Exercise brief:
Write out the data below in full. Keep it exact.

Source excerpt:
────────
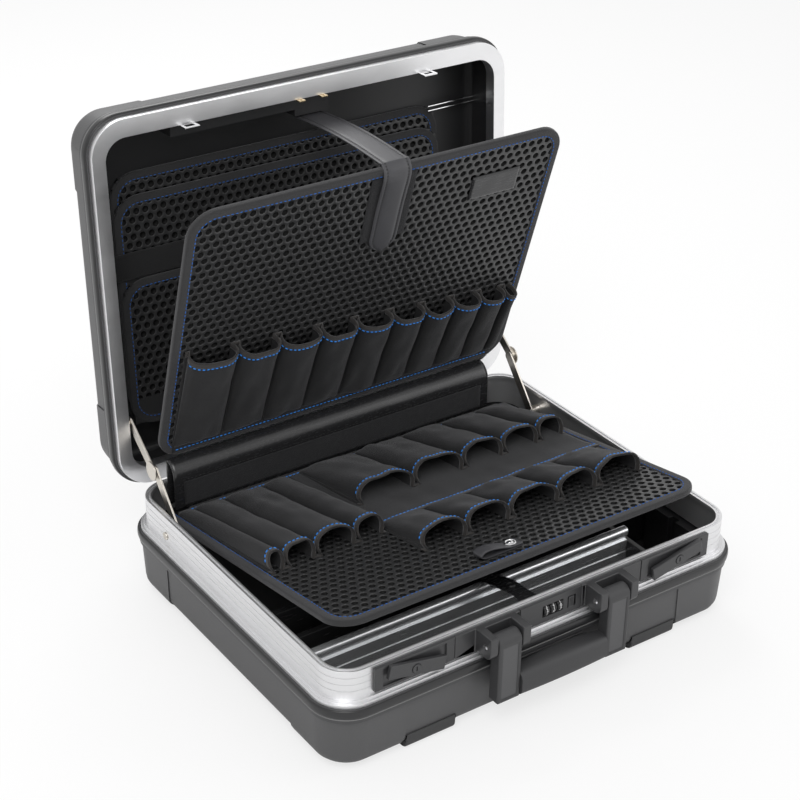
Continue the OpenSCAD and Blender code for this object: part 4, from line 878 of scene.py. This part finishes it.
belt_bead("base_shell", RIM_FRAME, -36, -1)
belt_bead("lid_shell", LID_FRAME, 8.3, 1)

# %% [markdown]
# ## Pockets
# A row of pockets is one strip of cloth, sewn flat at its bottom and between the pockets,
# and gathered so that each mouth stands open. Seen from its mouth a pocket is a loop with a
# neck: it leaves the board steeply, touches its neighbour halfway up and closes over the
# top. The strip is a grid whose vertices go to such loops, which grow from the sewn bottom
# to the mouth. A pale tape is folded over the mouths, and blue stitches hold it.

# %% One row of pockets
LOOP_STEPS = 26
SLEEVE_STEPS = 34
STITCH_STEPS = 32
LENGTH_STEPS = 40
CLOTH_THICK = 1.1
RIM_DEPTH = 5.5
SEAM_UNDER_RIM = 0.7
SEAM_OFF_CLOTH = 0.9
FLAT_HEIGHT = 1.8
SEWN = 0.04
STITCHED = 0.12


def wrinkle(place, size, amount):
    """A soft fold of the cloth, up to amount, whose folds are about size apart."""
    return noise.noise(place / size) * amount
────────
Task solution:
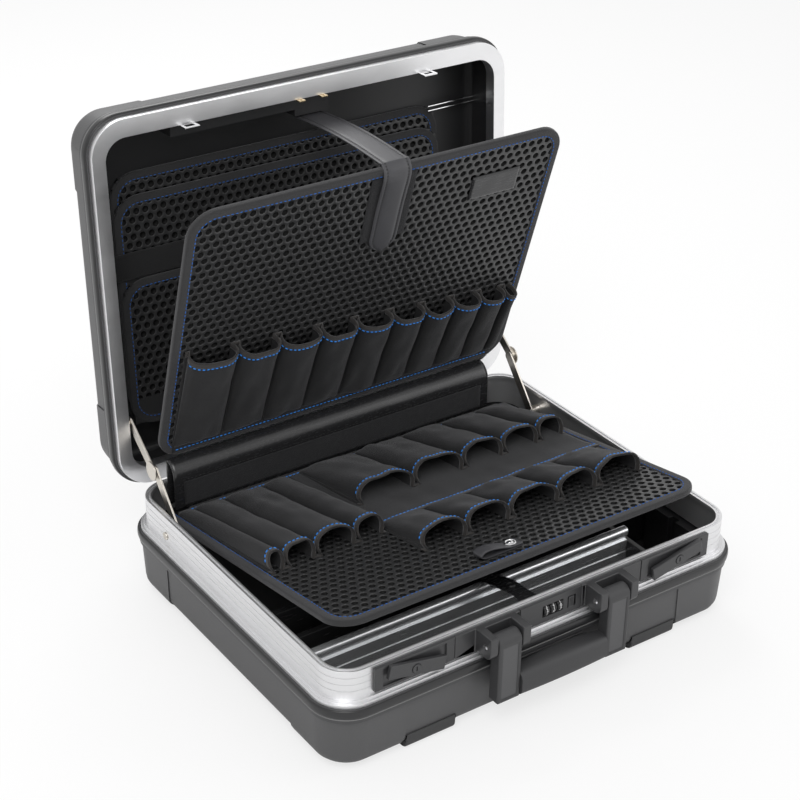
Continue the OpenSCAD and Blender code for this object: part 4, from line 878 of scene.py. This part finishes it.
belt_bead("base_shell", RIM_FRAME, -36, -1)
belt_bead("lid_shell", LID_FRAME, 8.3, 1)

# %% [markdown]
# ## Pockets
# A row of pockets is one strip of cloth, sewn flat at its bottom and between the pockets,
# and gathered so that each mouth stands open. Seen from its mouth a pocket is a loop with a
# neck: it leaves the board steeply, touches its neighbour halfway up and closes over the
# top. The strip is a grid whose vertices go to such loops, which grow from the sewn bottom
# to the mouth. A pale tape is folded over the mouths, and blue stitches hold it.

# %% One row of pockets
LOOP_STEPS = 26
SLEEVE_STEPS = 34
STITCH_STEPS = 32
LENGTH_STEPS = 40
CLOTH_THICK = 1.1
RIM_DEPTH = 5.5
SEAM_UNDER_RIM = 0.7
SEAM_OFF_CLOTH = 0.9
FLAT_HEIGHT = 1.8
SEWN = 0.04
STITCHED = 0.12


def wrinkle(place, size, amount):
    """A soft fold of the cloth, up to amount, whose folds are about size apart."""
    return noise.noise(place / size) * amount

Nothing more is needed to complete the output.